O fim do Etelf, órgão saudado por arquitetos e urbanistas, esbarra na  torre residencial La Vue, na Ladeira da Barra. A construção, em meio a monumentos tombados, foi avaliada pelo Etelf em 2014, e o parecer emitido opinava pela rejeição do empreendimento, tendo em vista o impacto  na paisagem urbana. Em outubro, no entanto, o Etelf foi extinto. Os empreendedores solicitaram nova avaliação, e o engenheiro Bruno Tavares emitiu parecer liberando o prédio, com mais de 100 metros de altura, com o argumento de que  estava longe do entorno da área tombada.

Três anos depois, o La Vue seria notícia. O então ministro da Cultura, Marcelo Calero, acusou o então ministro da Secretaria de Governo, Geddel Vieira Lima, dono de um apartamento no local, de pressioná-lo para que a obra tivesse aval do Iphan nacional. O caso, à época tratado pelo Instituto dos Arquitetos do Brasil como uma amostra da “prática de influências na administração pública para proveito pessoal”, levou o Iphan nacional a anular a liberação da obra dada pela superintendência local do órgão.

“O que ocorreu foi uma divergência técnica entre o Iphan local e a direção nacional a respeito da poligonal de tombamento (área localizada na vizinhança dos imóveis tombados)”, diz à Muito Bruno Tavares, hoje superintendente do Iphan na Bahia.  Segundo ele, a extinção do Etelf não findou os diálogos entre os poderes e, há dois meses, conversas entre o Iphan e a Fundação Mário Leal Ferreira foram iniciadas com o objetivo de construir um “regramento conjunto”.

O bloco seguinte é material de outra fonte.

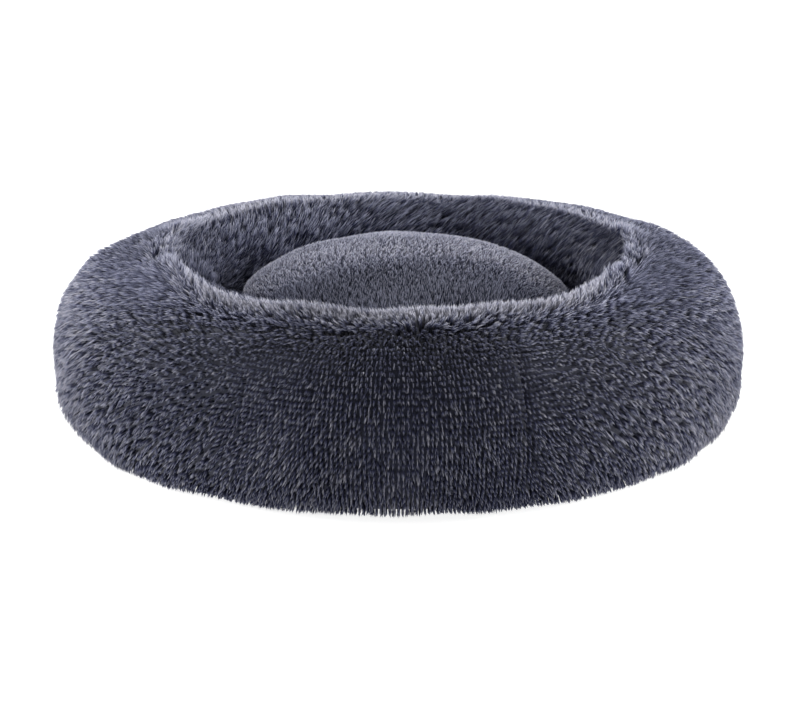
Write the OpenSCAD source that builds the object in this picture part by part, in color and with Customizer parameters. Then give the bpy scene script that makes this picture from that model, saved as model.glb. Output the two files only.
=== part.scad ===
// Round bolster bed for a pet: a stuffed ring, a loose cushion in its well, and a zipped base.
// The floor is z = 0, the centre of the ring is x = y = 0, and the front is -Y.

/* [Ring] */
// Outer diameter of the ring over its pile
bed_d = 696; // [500:1:1000]
// Height of the ring's crest above the floor
bed_h = 178; // [140:1:260]
// Width of the ring at its widest, from the outer bulge to the waist of the well
ring_w = 172; // [140:1:190]
// Distance from the outer bulge in to the crest
crest_inset = 102; // [80:1:110]
// Distance from the outer bulge in to the base seam
foot_inset = 58; // [30:1:65]
// Height of the outer bulge
bulge_z = 78; // [60:1:95]
// Distance from the waist of the well out to the well seam
well_undercut = 27; // [15:1:35]
// Height of the waist of the well
waist_z = 85; // [60:1:100]
// Height of the lower edge of the inner wall
well_seam_z = 12; // [9:0.5:14]
// Angle of the front seam between the two ring covers, from +X
seam_angle = -70; // [-80:1:-40]

/* [Textiles] */
// Thickness of the fur panels: backing and standing pile
fur_t = 10; // [6:0.5:14]
// Thickness of the cushion's panels
cushion_fur_t = 8; // [5:0.5:12]
// Thickness of the non-woven liner
liner_t = 0.8; // [0.4:0.1:1.5]
// Thickness of the base panels
base_t = 0.8; // [0.5:0.1:1.5]
// Thickness of the well floor panel
well_floor_t = 1; // [0.6:0.1:2]
// Thickness of the wadding under the well floor
wadding_t = 4; // [2:0.5:6]
// Distance from the edge of the well floor in to the edge of the wadding
wadding_inset = 3; // [1:0.5:10]
// Width of the gap at a sewn joint between two panels
seam_gap = 0.4; // [0.2:0.1:1]
// Clearance between layers that lie on each other
layer_gap = 0.5; // [0.3:0.1:1]

/* [Cushion] */
// Height of the cushion from its underside to its crown
cushion_h = 165; // [110:1:190]
// Height of the cushion's seam above its underside
cushion_seam_h = 110; // [60:1:120]
// Radius of the flat on the cushion's underside
cushion_flat_r = 96; // [60:1:110]
// Gap between the cushion and the waist of the well
cushion_gap = 7; // [2:0.5:15]
// Thickness of the binding in the cushion's seam
cushion_binding_t = 1.6; // [1:0.1:3]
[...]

Distante dos gabinetes, há muitos outros cálculos que permeiam o Centro Antigo de Salvador. As contas feitas por “proprietários de palavras”, inquilinos do dia e pequenos comerciantes que fazem dos imóveis abandonados um propósito de vida são, quase sempre, visuais. “Rachadura na horizontal, você pode deixar. Mas um rasgo vertical é sinal de que é preciso providenciar a mudança”, ensina à reportagem uma senhora que vive com os dois filhos, há um ano, num imóvel abandonado. “Olho para o teto e vem o alívio de ele ainda estar lá. Esse é meu ponto de partida, todos os dias”.